Coinvolti in cinque, erano vicini al clan Pesce di Rosarno
Quattro persone in manette, un'altra ai domiciliari, secondo le indagini condotte dai carabinieri avevano esportato il metodo estorsivo basato sulle intimidazioni. E tra le accuse c'è anche il tentato omicidio. Si tratta di una ramificazione della potente cosca attiva nella piana di Gioia Tauro
I CARABINIERI del Gruppo di Aosta hanno arrestato tre esponenti della famiglia di 'ndrangheta dei Pesce di Rosarno, in provincia di Reggio Calabria. Per un’altra persona sono stati disposti i domiciliari. Secondo l'accusa avevano esportato un modello estorsivo basato sulle intimidazioni e arrivato fino al tentato omicidio. E in Val d'Aosta si presentavano come i "Calabria boys".
Sono contestati i reati di tentata estorsione, danneggiamento a seguito d’incendio, rapina, tentato omicidio e lesioni personali. Per tutti l’aggravante del metodo mafioso. Le indagini, iniziate un anno fa, sono state coordinate dalla Dda di Torino e condotte dai militari del Nucleo Investigativo del Gruppo di Aosta.
Le persone arrestate sono Claudio Taccone, di 45 anni, Ferdinando Taccone di 21 anni e Vincenzo Taccone di 20 anni, tutti residenti a Saint-Marcel (Aosta). Sono stati anche disposti gli arresti domiciliari per Santo Mammoliti (39 anni) di Aosta. Secondo quanto hanno spiegato i carabinieri nel corso della conferenza stampa un quinto destinatario di custodia cautelare si trova all’estero.

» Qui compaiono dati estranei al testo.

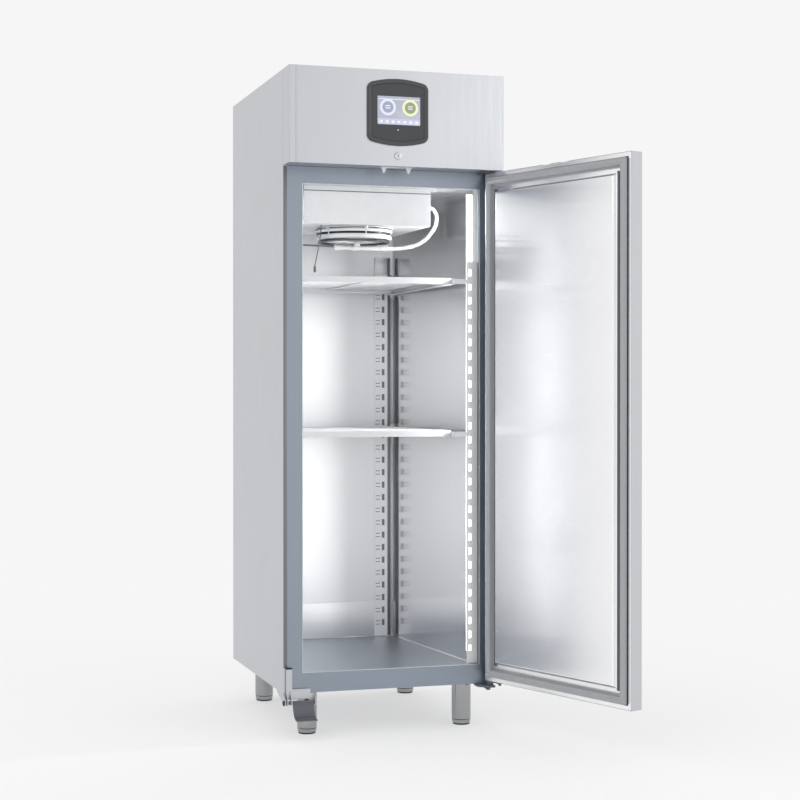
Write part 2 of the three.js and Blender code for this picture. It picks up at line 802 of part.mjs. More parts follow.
// Pair of pointed guides under the panel that centre the closing door.
function catchBracket() {
  const base = PANEL.bottom - GAP;
  const bar = block(298, 402, -68, -50, base - 2.2, base);
  const prongs = CATCH.spots.map((x) => {
    const vee = shapeOf([
      [x - 9, base - 1],
      [x - 2, CATCH.tip],
      [x + 2, CATCH.tip],
      [x + 9, base - 1],
    ]);
    return facing(vee, CATCH.y - 3, CATCH.y + 3);
  });
  return cut(join(bar, ...prongs), camSlot(base - 3, base + 5));
}

// ---------- assembly ----------
const finish = (color, roughness, metalness) =>
  new THREE.MeshStandardMaterial({ color, roughness, metalness });
const steel = finish(0xc4c6c8, 0.35, 1);
const frameSteel = finish(0x8d95a0, 0.45, 1);
const innerSteel = finish(0xd8dade, 0.3, 1);
const polished = finish(0xd0d0d0, 0.12, 1);
const white = finish(0xeeeeef, 0.4, 0);
const blackPlastic = finish(0x151618, 0.4, 0);
const rubber = finish(0x5a5d62, 0.7, 0);
const foamFinish = finish(0xe6d9a8, 0.9, 0);
const screen = finish(0x20242a, 0.1, 0);
const darkSteel = finish(0x3c3f43, 0.4, 0.8);
const glow = finish(0xffffff, 0.5, 0);

const cabinet = new THREE.Group();
cabinet.position.set(-CENTRE_X, -CENTRE_Y, 0);
const swing = new THREE.Group();
swing.position.set(PIVOT.x, PIVOT.y, 0);
swing.rotation.z = THREE.MathUtils.degToRad(DOOR.open);
const door = new THREE.Group();
door.position.set(-PIVOT.x, -PIVOT.y, 0);
swing.add(door);
cabinet.add(swing);

function place(name, geometry, material, group = cabinet) {
  const mesh = new THREE.Mesh(geometry, material);
  mesh.name = name;
  group.add(mesh);
}

place("side_panel_left", sidePanel(1), steel);
place("side_panel_right", sidePanel(-1), steel);
place("back_panel", backPanel(), steel);
place("base_panel", basePanel(), steel);
place("top_cover", topCover(), steel);
place("front_frame", frontFrame(), frameSteel);
place("liner_left", liner("left"), innerSteel);
place("liner_right", liner("right"), innerSteel);
place("liner_back", liner("back"), innerSteel);
place("liner_ceiling", liner("ceiling"), innerSteel);
place("floor_pan", liner("floor"), innerSteel);
place("insulation", insulation(), foamFinish);
place("air_duct_panel", airDuctPanel(), innerSteel);

place("upright_front_left", wallPost(UPRIGHT.front), innerSteel);
place("upright_front_right", upright(610, 646, 616, UPRIGHT.front, 644.8, 13), innerSteel);
place("upright_rear_left", wallPost(UPRIGHT.back - 37), innerSteel);
place("upright_rear_right", upright(503, 551, 530.5, UPRIGHT.back, 503, 4.6), innerSteel);
place("led_strip", ledStrip(), glow);
for (const [level, top] of Object.entries(SHELF_TOPS)) {
  place(`runner_${level}_left`, runner(top, -1), innerSteel);
  place(`runner_${level}_right`, runner(top, 1), innerSteel);
  place(`shelf_${level}`, shelf(top), white);
}

place("evaporator_rail", unitRail(), innerSteel);
place("evaporator_cover", unitCover(), innerSteel);
place("fan_motor", fanMotor(), blackPlastic);
place("fan_impeller", fanImpeller(), blackPlastic);
place("fan_guard", fanGuard(), white);
place("ring_heater", ringHeater(), polished);
place("steam_bar", steamBar(), white);
place("steam_hose", steamHose(), white);
place("temperature_probe", temperatureProbe(), blackPlastic);
place("condensing_unit", condensingUnit(), blackPlastic);

for (const [side, x] of [["left", LEG_SPOTS.left], ["right", LEG_SPOTS.right]]) {
  place(`leg_front_${side}`, legSleeve(x, LEG_SPOTS.front), polished);
  place(`leg_rear_${side}`, legSleeve(x, LEG_SPOTS.back), polished);
  place(`foot_front_${side}`, levellingFoot(x, LEG_SPOTS.front), rubber);
  place(`foot_rear_${side}`, levellingFoot(x, LEG_SPOTS.back), rubber);
}

place("pedal_bracket", pedalBracket(), steel);
place("pedal_lever", pedalLever(), darkSteel);
place("pusher_plate", pusherPlate(), steel);
place("pusher_buffer", pusherBuffer(), rubber);
place("hinge_bracket_top", hingeBracketTop(), darkSteel);
place("hinge_bracket_bottom", hingeBracketBottom(), darkSteel);

place("door_skin", doorSkin(), steel, door);
place("door_core", doorCore(), foamFinish, door);
place("door_inner_panel", doorInnerPanel(), innerSteel, door);
place("door_gasket", doorGasket(), rubber, door);
place("door_grip", doorGrip(), polished, door);
place("door_stop", doorStop(), darkSteel, door);

place("control_panel", controlPanel(), steel);
place("display_bezel", displayBezel(), blackPlastic);
place("display_unit", displayUnit(), screen);
place("lock_barrel", lockBarrel(), polished);
place("lock_cam", lockCam(), polished);
place("catch_bracket", catchBracket(), white);

export default cabinet;
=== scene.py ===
"""Looks for a steel proofing cabinet: its rounded pieces, wires, hose, seal, display and finishes."""

import json
import math

import bpy
import numpy as np
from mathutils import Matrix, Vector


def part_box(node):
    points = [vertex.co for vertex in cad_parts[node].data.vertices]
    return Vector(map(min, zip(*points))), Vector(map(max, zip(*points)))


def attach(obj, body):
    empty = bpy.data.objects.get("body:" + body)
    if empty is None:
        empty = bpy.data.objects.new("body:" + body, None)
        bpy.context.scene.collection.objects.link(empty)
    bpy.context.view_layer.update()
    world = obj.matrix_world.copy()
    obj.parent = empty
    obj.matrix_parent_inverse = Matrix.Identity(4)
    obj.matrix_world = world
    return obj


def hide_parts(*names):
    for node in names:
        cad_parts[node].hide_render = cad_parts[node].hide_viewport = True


bl_info = {
    "name": "Proofing cabinet",
    "version": (1, 0, 0),
    "blender": (4, 5, 0),
    "location": "View3D > Sidebar > Cabinet",
    "description": "Builds the rounded pieces and the finishes of a proofing cabinet on its loaded frame",
    "category": "Object",
}

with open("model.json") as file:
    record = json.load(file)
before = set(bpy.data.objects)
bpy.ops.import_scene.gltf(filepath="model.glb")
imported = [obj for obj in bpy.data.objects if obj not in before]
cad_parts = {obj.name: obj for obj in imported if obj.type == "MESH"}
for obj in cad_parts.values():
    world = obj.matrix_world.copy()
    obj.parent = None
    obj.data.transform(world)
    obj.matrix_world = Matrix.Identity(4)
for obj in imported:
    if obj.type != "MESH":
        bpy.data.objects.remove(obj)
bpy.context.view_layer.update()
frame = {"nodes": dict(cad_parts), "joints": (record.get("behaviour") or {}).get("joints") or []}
JOINTS = {joint["name"]: joint for joint in frame["joints"]}
NODES = frame["nodes"]

# The body's front left corner at the floor, which sizes below are measured from.
CORNER = np.array(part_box("side_panel_left")[0]) * (1, 1, 0)
PIVOT = np.array(JOINTS["door_hinge"]["pos_m"])
SWING = math.radians(-JOINTS["door_hinge"]["range_deg"][0])


# ---------- colour and material helpers ----------
def linear(hex_text):
    """sRGB hex to linear RGB: below 0.04045 divide by 12.92, above it raise (c + 0.055) / 1.055 to 2.4."""
    c = np.array([int(hex_text[i : i + 2], 16) for i in (1, 3, 5)]) / 255
    return tuple(np.where(c <= 0.04045, c / 12.92, ((c + 0.055) / 1.055) ** 2.4).tolist())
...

Sono tre gli episodi sui cui si sono concentrati gli inquirenti nell’ambito dell’inchiesta 'Hybris' che ha portato agli arresti: l’incendio del 3 giugno del 2012, con finalità estorsive per ottenere un posto di lavoro, di un’auto parcheggiata al quartiere Dora ad opera di Ferdinando Taccone e del quinto destinatario della misura cautelare, a cui è seguito un danneggiamento di un’altra auto parcheggiata alla Cogne acciai speciali e un’aggressione alla figlia di una delle due persone che potevano garantire loro il posto di lavoro; l'aggressione con bastone e coltello - puntato alla gola, di qui il tentato omicidio - della serata del 30 settembre scorso da parte di Ferdinando Taccone, suo fratello Vincenzo e un terzo giovane all’epoca dei fatti minorenne (per questa aggressione aveva subito proceduto la Questura di Aosta, a un padre e un figlio aostani i quali avrebbero accusato i Taccone di «non saper scannare»; la tentata estorsione di cinquemila, e quelle consumate di 100 euro ogni 3-4 giorni, da parte di Santo Mammoliti e del quinto destinatario della misura cautelare a un corriere della droga successivamente fermato con 50 chilogrammi di marijuana e ora in carcere.
In più occasioni Ferdinando Taccone, secondo gli inquirenti, «ha fatto riferimento alla sua accertata parentela con la famiglia Pesce di Rosarno». Ad Aosta erano noti come i 'Calabria Boys'. L’indagine dei carabinieri ha riguardato un «contesto sociale di forte degrado» che «ha fatto emergere un substrato culturale per certi aspetti incredibile», legato a «famiglie calabresi residenti in Valle d’Aosta ma che hanno mantenuto forti legami con il territorio di origine e che sentono fortissimo il culto dell’onorabilità e dell’onore», ha spiegato in conferenza stampa il tenente colonnello Massimiliano Rocco, comandante del Gruppo Aosta.
In particolare è emersa una «gestione territoriale che arriva direttamente dalla Calabria in base alle famiglie di riferimento, sia delle vittime, sia degli estorsori». A preoccupare è «l'omertà assoluta, ci deve essere una reazione da parte della società civile e un aiuto da parte delle istituzioni. Stupisce la mancanza di denuncia», ha sottolineato il tenente colonnello Cesare Lenti, comandante del reparto operativo.